Sunday, 23 August 2015

21st Sunday in Ordinary Time, Year B



Josh 24:1-2.15-18; Jn 6:60-69
The Gospel text and today’s first reading give us two of the most powerful Scriptural accounts of choosing for or against the Lord.
In the Gospel we heard how the people WALKED AWAY from the Lord Jesus. They had heard Him give His promise to feed them with His flesh in the Eucharist and they said, “this is too much, who can accept this intolerable language”. And they walked away. Walked away from the Lord, right there before them.
In the first reading we heard of Joshua, who succeeded Moses in the Old Testament. Joshua was the one who led the Jewish people into the Promised Land. And he told them that they had to choose: in this NEW land would they follow the gods of that land, the false gods of the Canaanites etc, or would they hold with the one true God, the God who had rescued them from slavery in Egypt, led them through the Red Sea waters, feed them as they wandered in the desert, and finally brought them to this new land?

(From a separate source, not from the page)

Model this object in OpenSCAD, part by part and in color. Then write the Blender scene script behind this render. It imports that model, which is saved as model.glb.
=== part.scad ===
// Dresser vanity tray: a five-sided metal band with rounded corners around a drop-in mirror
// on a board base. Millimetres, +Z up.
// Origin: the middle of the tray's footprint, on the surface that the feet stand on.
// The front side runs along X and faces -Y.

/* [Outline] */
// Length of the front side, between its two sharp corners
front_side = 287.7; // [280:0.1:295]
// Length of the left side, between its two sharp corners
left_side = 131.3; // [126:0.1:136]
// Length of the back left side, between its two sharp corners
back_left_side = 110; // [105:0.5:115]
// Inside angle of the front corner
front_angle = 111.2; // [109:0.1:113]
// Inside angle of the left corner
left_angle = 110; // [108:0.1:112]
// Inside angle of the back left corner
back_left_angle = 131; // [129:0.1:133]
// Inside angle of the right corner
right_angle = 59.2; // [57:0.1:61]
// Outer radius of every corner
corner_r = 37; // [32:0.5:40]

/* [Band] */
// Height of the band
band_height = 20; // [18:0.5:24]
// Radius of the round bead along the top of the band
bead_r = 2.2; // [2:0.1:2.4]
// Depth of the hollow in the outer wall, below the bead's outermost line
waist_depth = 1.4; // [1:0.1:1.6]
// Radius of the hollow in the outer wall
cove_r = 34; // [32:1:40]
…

WHO would they choose to follow? Joshua said, “As for me and my house, we will serve the Lord” (24:15)
And all “the people answered, ‘We have no intention of deserting the Lord’ ”(Josh 24:16)
The truth, however, as the years ahead would show, was that the people were repeatedly unfaithful to the Lord, constantly mixing a bit of worship of the true God with a bit of worship of the pagan gods.

When we read the Old Testament the need to be faithful to the ONE God, and to not mix it up, and to not serve false idols, is a continual refrain. It is the FIRST of the Ten Commandments that God gave them, “You shall have no false gods”. And yet it was a commandment that He had to repeat to them many times. They served false gods (1) by sacrificing to them, and also (2) they served false gods, as the Old Testament prophets protested, by serving the false idols of money, gluttony, and sexual immorality. And the Lord Jesus would later put it, “You cannot serve both God and money” –you have to choose.

The question I would have you consider today is this:
Which are the false gods you are most frequently tempted to serve in your own life?
Let me suggest two:

First, “the god of being middle class”. This god manifests himself in the pursuit of a certain lifestyle, with defining your life, and defining the success or failure of your life by whether you meet certain middle class criteria, rather than defining the success or failure of your life by whether you live the life the true God calls you to.
This might manifest itself in your concern about your house, or your car, or the school your child goes to, or the exam results your child obtains.
In this and other concerns do you think of them asking by yourself (1) whether you are achieving the middle class dream. Or, (2) do you ask yourself what God would be asking you: have you used the talents He gave you to full effect, but then been humble and content with the results that came.
The middle class god is, I suggest to you, the dominant false idol of Shaftesbury and we need to ask if it is him we serve, or the real God.

Second, a very different god, another god who is much around in this land: “the god of non-commitment”. I hear what the Bible says, what the Church says, and I just don't commit. Non-commitment is another dominant idol of our day: not hostility to the Gospel, but a refusal to engage one way or the other.
Does this God rule your life? Is that where you offer your worship?

To conclude, what are we to do if we realise we have been serving a false idol, either one of these two or another?
Well, the true God, the God who is worshipped in THIS shrine, is a God who offers us many second chances. He has manifested His authenticity in His miracles, His deeds, His gracious words in Scripture. And as often as we turn back to Him with sincere hearts, He will accept us.

So, hearing the call of Joshua, “choose this day who you will serve”, let us make the words of Joshua our words too: “As for me and my house, we will serve the Lord”.